In fact, the method of intercepting the original text cannot pass the test262
test, because some tests require that the code returned by toString
be generated and formatted by AST
, and the original text cannot meet this requirement, so even it now passes AST
The generated code is not perfect, but it is at least a formatted result.
I'm not sure I follow you... So, are you saying that there are some tests which require the original source text of the function to be regenerated/reformatted? Can you show me such a test?
I'm not sure I follow you... So, are you saying that there are some tests which require the original source text of the function to be regenerated/reformatted? Can you show me such a test?

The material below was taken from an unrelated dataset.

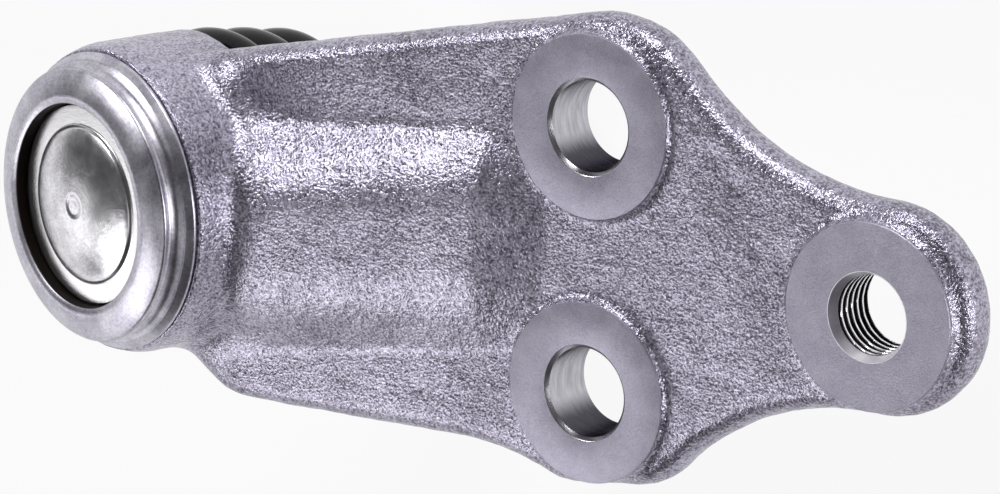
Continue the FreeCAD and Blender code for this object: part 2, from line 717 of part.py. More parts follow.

https://github.com/tc39/test262/blob/main/test/built-ins/Function/prototype/toString/AsyncFunction.js
Oh ok, I see now what you are getting at.
Apparently, functions not parsed directly but created dynamically via the Function
constructor will need special treatment. In that case the runtime (Jint) should generate the source text of the function. According to my tests, this is done by simply concatenating the parameters passed to the Function
constructor:
(async () => {
async function f() {}
var AsyncFunction = f.constructor;
var p1 = "a", p2 = "/*a */ b, c";
var g = /* before */AsyncFunction(p1, p2, "return Promise.resolve(a+b+c) /* d */ //")/* after */;
console.log(g.toString());
console.log(await g(1, 2, 3));
})()
If you want to verify that there is indeed a simple string concatenation under the hood (at least in V8 and Firefox), run this:
(async () => {
async function f() {}
var AsyncFunction = f.constructor;
var p1 = "a //", p2 = "/*a */ b, c";
var g = /* before */AsyncFunction(p1, p2, "return Promise.resolve(a+b+c) /* d */ //")/* after */;
console.log(g.toString());
console.log(await g(1, 2, 3));
})()
As far as I can tell, a template like this is used to generate the function source text:
`${isPrototypeAsync ? "async " : ""}function anonymous(${[...arguments].slice(0, arguments.length -1).join(",")}
) {
${arguments[arguments.length -1]}
}`
Probably generator functions are also supported, so it may be a bit more complicated than this.
EDIT: looks like this is already implemented here.